Article 6 Corporate Bodies of the Company



The corporate bodies of the Company are the Board of Executive Directors, the Supervisory Board and the General Meeting of Shareholders.


A. Board of Executive Directors



Article 7: Composition

  1. The members of the Board of Executive Directors shall be appointed and dismissed by the Supervisory Board. The Board of Executive Directors shall consist of at least two members. The Supervisory Board may stipulate a larger number of members.
  2. The members of the Board of Executive Directors shall be appointed by the Supervisory Board for a maximum term of five years. Reappointments are permissible.
  3. The Supervisory Board may appoint one member of the Board of Executive Directors as Chairman of the Board of Executive Directors and one or more members of the Board of Executive Directors as Vice Chairman.

Article 8: Quorum, Passing of Resolutions

  1. The Board of Executive Directors shall constitute a quorum if all members of the Board of Executive Directors have been invited and at least half of its members participate in a meeting in person or by means of electronic media.

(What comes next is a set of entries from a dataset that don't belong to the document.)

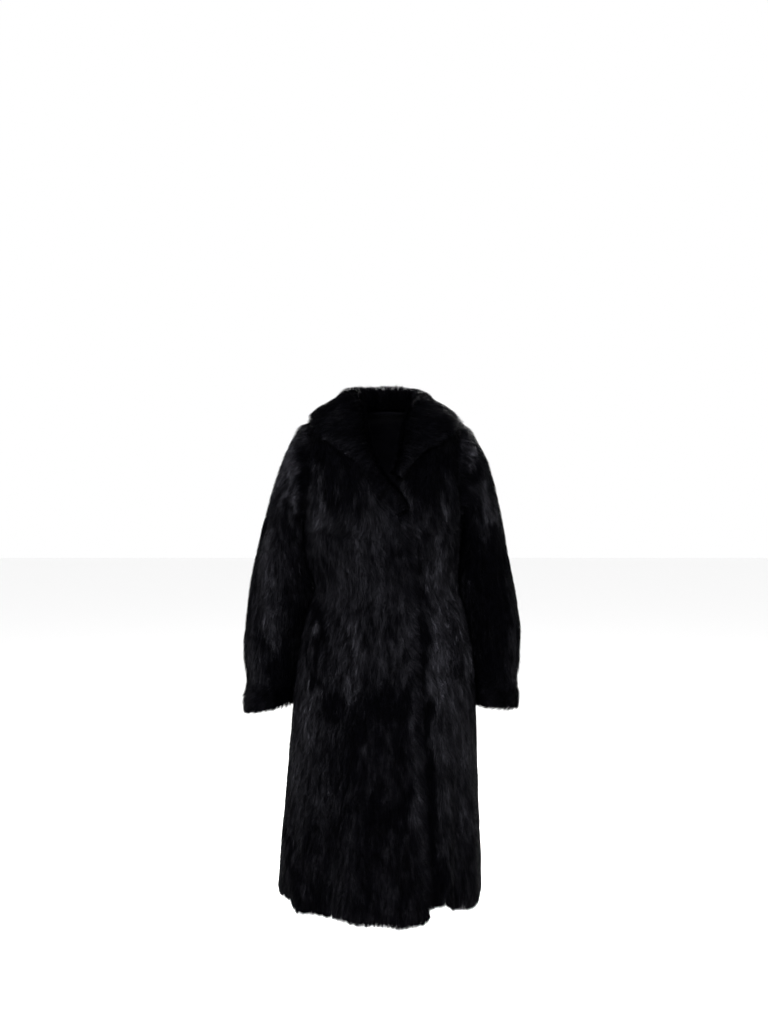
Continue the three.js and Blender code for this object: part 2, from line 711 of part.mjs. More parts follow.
const coat = new THREE.Group();
const pieces = {
  right_front: rightFront(),
  left_front: leftFront(),
  back: back(),
  right_sleeve: sleeve("right"),
  left_sleeve: sleeve("left"),
  right_cuff: cuff("right"),
  left_cuff: cuff("left"),
  collar: collar(),
  right_pocket_welt: pocketWelt("right"),
  left_pocket_welt: pocketWelt("left"),
};
for (const [name, geometry] of Object.entries(pieces)) {
  const piece = new THREE.Mesh(geometry, fur.clone());
  piece.name = name;
  coat.add(piece);
}

export default coat;
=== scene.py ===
# The looks of a long black mink coat: skins with a satin lining, and fur in separate strands.
# Tables and surfaces are in millimetres, in the row's frame; meshes are in metres.
# Angles run round the body in degrees: 0 is the wearer's right side, 90 the centre front,
# 180 the wearer's left side and 270 the centre back.
import math

import bpy
import numpy as np
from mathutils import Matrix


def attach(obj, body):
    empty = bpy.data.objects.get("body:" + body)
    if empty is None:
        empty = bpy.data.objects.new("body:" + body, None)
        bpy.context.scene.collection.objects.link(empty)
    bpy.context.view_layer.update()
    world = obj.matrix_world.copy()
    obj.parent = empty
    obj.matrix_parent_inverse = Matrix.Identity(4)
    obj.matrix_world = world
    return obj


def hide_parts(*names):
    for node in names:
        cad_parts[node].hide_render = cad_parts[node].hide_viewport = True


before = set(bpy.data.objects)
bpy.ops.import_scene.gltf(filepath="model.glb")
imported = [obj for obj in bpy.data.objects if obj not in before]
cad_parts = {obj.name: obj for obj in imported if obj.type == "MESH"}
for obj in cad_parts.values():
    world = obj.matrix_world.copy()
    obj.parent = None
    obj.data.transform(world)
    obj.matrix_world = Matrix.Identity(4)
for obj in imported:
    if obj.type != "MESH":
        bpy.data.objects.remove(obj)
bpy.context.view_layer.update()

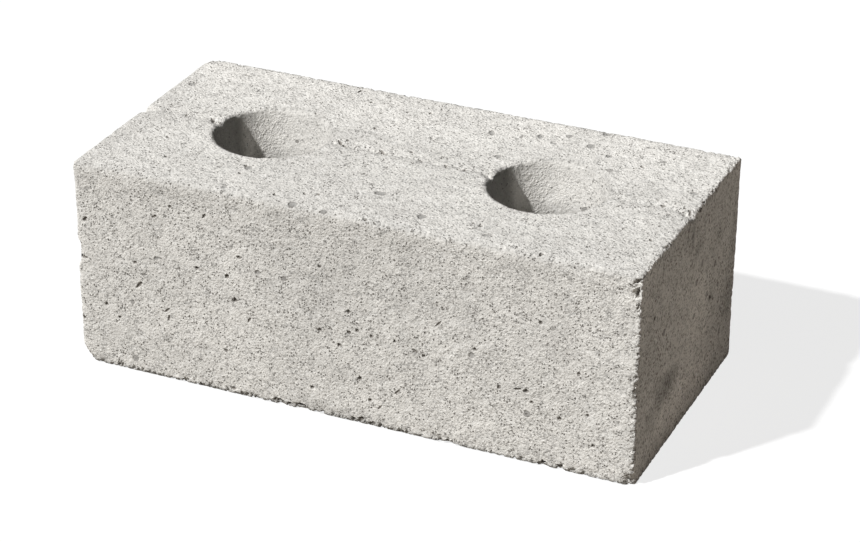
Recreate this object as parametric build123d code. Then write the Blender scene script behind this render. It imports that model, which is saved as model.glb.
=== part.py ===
"""Dry-cast concrete block with two blind drafted sockets and a core-bar mark along its top.

Units are millimetres. +X runs along the block, +Z points up, and the long face
towards -Y is the front. The origin is the middle of the bed, the face it rests on.
"""
import math
import os

from build123d import *

# Overall size
length = 280.0
width = 135.0
height = 105.0

# Radii of the long edges, seen on the end section
front_top_round = 2.0
back_top_round = 2.4
front_bed_round = 2.5
back_bed_round = 2.5

# Radii of the cross edges, over the two ends: the left end is worn, the right end is crisp
left_top_round = 5.0
left_bed_round = 10.5
right_top_round = 1.8
right_bed_round = 2.5

# Radii of the upright edges, seen on the plan
left_front_round = 5.0
left_back_round = 9.0
right_front_round = 1.8
right_back_round = 2.5

# Sockets: two tapered cores leave them, a quarter of the length from each end
socket_spacing = length / 2
rim_radius = 28.0
draft_degrees = 6.0
floor_thickness = 20.0
floor_round = 8.0
lip_drop = 0.6
lip_round = 1.5

# Core-bar mark: the bar that carries the cores leaves a shallow trough along this line of the top
bar_y = 0.6
mark_depth = 0.8
mark_front_run = 2.6
mark_back_run = 8.0
mark_front_round = 3.0
mark_root_round = 2.0
mark_back_round = 18.0

# Nicks: where the bar met the mould's ends and the cores, the trough drops into a short tilted V
nick_depth = 3.8
nick_front_run = 8.1
nick_back_run = 3.4
end_nick_run = 11.0
rim_nick_run = 8.0

# How far a cutter runs past the face that it opens
overrun = 2.0


def rounded_outline(corners):
    """Joins the corners into a face and rounds each by its own radius."""
    outline = make_face(Polyline(*[(a, b) for a, b, radius in corners], close=True))
    for a, b, radius in corners:
        corner = outline.vertices().sort_by_distance((a, b, 0))[0]
        outline = fillet(corner, radius)
    return outline


def end_section():
    """The block's section across its length, with the core-bar mark in its top line."""
    half = width / 2
    section = rounded_outline([
        (-half, 0, front_bed_round),
        (half, 0, back_bed_round),
        (half, height, back_top_round),
        (bar_y + mark_back_run, height, mark_back_round),
        (bar_y, height - mark_depth, mark_root_round),
        (bar_y - mark_front_run, height, mark_front_round),
        (-half, height, front_top_round),
    ])
    return extrude(Plane.YZ.offset(-length / 2) * section, length)


def rounding_bar(x, z, radius):
    """A bar across the block that takes a square cross edge down to its round."""
    outward = math.copysign(1, x)
    upward = math.copysign(1, z - height / 2)
    centre_x = x - outward * radius
    centre_z = z - upward * radius
    reach = radius + overrun
    square = Pos(centre_x + outward * reach / 2, centre_z + upward * reach / 2) * Rectangle(reach, reach)
    profile = square - Pos(centre_x, centre_z) * Circle(radius)
    return extrude(Plane.XZ.offset(-width / 2 - overrun) * profile, width + 2 * overrun)


def plan():
    """The block's outline seen from above, with the upright edges rounded."""
    outline = rounded_outline([
        (-length / 2, -width / 2, left_front_round),
        (length / 2, -width / 2, right_front_round),
        (length / 2, width / 2, right_back_round),
        (-length / 2, width / 2, left_back_round),
    ])
    return extrude(Pos(0, 0, -overrun) * outline, height + 2 * overrun)


def socket():
    """The space one core leaves: a drafted wall, a rounded floor and a slightly worn lip."""
    lip_z = height - lip_drop
    floor_radius = rim_radius - (lip_z - floor_thickness) * math.tan(math.radians(draft_degrees))
    top_z = height + overrun
    profile = make_face(Polyline(
        (0, floor_thickness),
        (floor_radius, floor_thickness),
        (rim_radius, lip_z),
        (rim_radius + lip_drop + overrun, top_z),
        (0, top_z),
        close=True,
    ))
    lip = profile.vertices().sort_by_distance((rim_radius, lip_z, 0))[0]
    profile = fillet(lip, lip_round)
    foot = profile.vertices().sort_by_distance((floor_radius, floor_thickness, 0))[0]
    profile = fillet(foot, floor_round)
    return revolve(Plane.XZ * profile, Axis.Z)


def nick(open_x, inward, run):
    """A tilted V-shaped spike, nick_depth deep where it opens and level with the top one run further in."""
    rise = nick_depth + overrun
    widening = rise / nick_depth
    reach = run * widening
    beyond = 1 + overrun / reach
    top_z = height + overrun
    mouth = make_face(Polyline(
        (bar_y - nick_front_run * widening * beyond, top_z),
        (bar_y, top_z - rise * beyond),
        (bar_y + nick_back_run * widening * beyond, top_z),
        close=True,
    ))
    tip = Vertex(open_x + inward * reach, bar_y, top_z)
    return loft([Plane.YZ.offset(open_x - inward * overrun) * mouth, tip])


def build_block():
    """Trims the end section to the plan, rounds its cross edges, then takes out sockets and nicks."""
    body = end_section() & plan()
    body -= rounding_bar(-length / 2, height, left_top_round)
    body -= rounding_bar(-length / 2, 0, left_bed_round)
    body -= rounding_bar(length / 2, height, right_top_round)
    body -= rounding_bar(length / 2, 0, right_bed_round)
    body -= nick(-length / 2, 1, end_nick_run)
    body -= nick(length / 2, -1, end_nick_run)
    core = socket()
    for side in (-1, 1):
        centre_x = side * socket_spacing / 2
        body -= Pos(centre_x, 0, 0) * core
        body -= nick(centre_x - rim_radius, -1, rim_nick_run)
    return body


os.makedirs("parts", exist_ok=True)
block = build_block()
export_step(block, "parts/block.step")
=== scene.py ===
"""Looks of a dry-cast concrete block with two grip sockets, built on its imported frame.

The block is cast in mesh code inside the CAD part's box, with its sockets and its core-bar
mark. It is crumbled along its edges, pitted over its faces and dressed in a sandy concrete
that is made of nodes. Sizes are in millimetres where nothing else is said. +X runs along
the block, -Y is the front and +Z is up.
"""

import logging
import math
from dataclasses import dataclass, field
from enum import Enum

import bmesh
import bpy
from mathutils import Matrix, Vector, kdtree, noise
from mathutils.bvhtree import BVHTree

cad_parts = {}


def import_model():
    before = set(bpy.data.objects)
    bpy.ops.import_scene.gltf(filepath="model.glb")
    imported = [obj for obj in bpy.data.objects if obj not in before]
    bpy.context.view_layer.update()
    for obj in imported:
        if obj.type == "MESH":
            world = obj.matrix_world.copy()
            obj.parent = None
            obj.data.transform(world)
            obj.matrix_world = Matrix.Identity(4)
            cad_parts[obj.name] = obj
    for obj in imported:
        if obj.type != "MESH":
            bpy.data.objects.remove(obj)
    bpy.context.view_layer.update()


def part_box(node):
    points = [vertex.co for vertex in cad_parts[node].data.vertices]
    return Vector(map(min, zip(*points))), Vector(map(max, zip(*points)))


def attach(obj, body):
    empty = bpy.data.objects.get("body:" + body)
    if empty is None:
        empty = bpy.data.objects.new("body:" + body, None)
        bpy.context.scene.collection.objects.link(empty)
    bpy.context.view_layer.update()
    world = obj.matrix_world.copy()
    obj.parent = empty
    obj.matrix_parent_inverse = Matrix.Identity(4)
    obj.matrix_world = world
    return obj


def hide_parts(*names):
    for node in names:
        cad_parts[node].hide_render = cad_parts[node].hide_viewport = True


MM = 0.001  # one millimetre, in metres
OVERRUN = 2.0  # how far a cutter runs past the face that it opens, in millimetres
BODY = "root"
NODE = "block"

log = logging.getLogger("block")

Output = bpy.types.NodeSocket
Pair = tuple[float, float]
Triple = tuple[float, float, float]
Colour = tuple[float, float, float, float]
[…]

Members of the Board of Executive Directors who are not present at the passing of a resolution may cast their vote in writing, by telephone, telefax or by means of electronic media.
  2. Resolutions of the Board of Executive Directors shall be passed by simple majority of the votes of the members of the Board of Executive Directors participating in the passing of the resolution, unless a larger majority is stipulated by mandatory statutory law. In cases where resolutions are to be passed by a simple majority and there is an equality of votes, the Chairman shall have a casting vote.

Article 9: Representation

  1. The Company shall be legally represented by two members of the Board of Executive Directors or by one member of the Board of Executive Directors together with a Prokurist.
  2. The Board of Executive Directors may grant authority to represent the Company in legal transactions, in particular, in the form of a Prokura in accordance with the provisions of the German Commercial Code. Prokura should only be granted in the form of a joint power of attorney (Gesamtprokura) together with at least one other person.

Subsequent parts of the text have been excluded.